In fact, so super-sluggish was the pacing of the six-hour marathon that by 10:30 p.m., 3 1/2 hours after the scheduled start of the show, the unusually patient audience had heard only two 30-minute sets by Toni! Tony! Tone! and Bell Biv DeVoe. No explanations for the delays were offered and no apologies were made. All that punctuated the hours of recorded music heard throughout the evening was an announcement that Mayor Marion Barry was in the audience, which generated a rousing ovation, and a voice asking over the P.A. system, "D.C.! Are You Ready?" Ready? By the time headliner Luther Vandross made his post-midnight appearance, under then rainy, lightning-scorched skies, the crowd was nearly ready for the Redskins to resume play.

Vandross, having lost a great deal of weight in the last year, looked every bit as good as he sounded, though there was no hiding the fact that he was concerned with the weather. So much so, in fact, that when lightning flashed near the end of his classic romantic ballad "Here and Now," he echoed the crowd's sentiments by declaring, "It scares me too." And apparently it did, for moments later the singer abruptly capped his brief and unexceptional set. Stephanie Mills, who had been scheduled to precede Vandross but was moved so the headliner wouldn't be rained out, followed with a token 10-minute performance before dashing off as the rain increased and the audience dwindled.

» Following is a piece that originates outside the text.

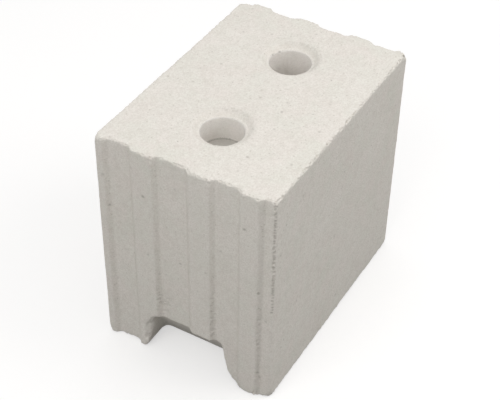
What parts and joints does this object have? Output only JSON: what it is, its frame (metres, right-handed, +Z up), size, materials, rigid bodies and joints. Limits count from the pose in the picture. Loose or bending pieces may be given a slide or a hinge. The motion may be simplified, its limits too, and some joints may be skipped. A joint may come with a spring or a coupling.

Earlier, however, Oakland's Toni! Tony! Tone! and the New Edition spinoff Bell Biv DeVoe displayed great hip-hop energy and promise. Both groups set the crowd into delirious motion with a series of vigorously and imaginatively choreographed dance tracks, from the former band's kinetic version of "The Blues" to the latter's current smash "Poison." The tireless and long underrated Frankie Beverly and Maze, the one band that played a full hour, was also impressive, especially when the funk group reprised its early hits and enlisted the crowd's voices on its Nelson Mandela-inspired encore.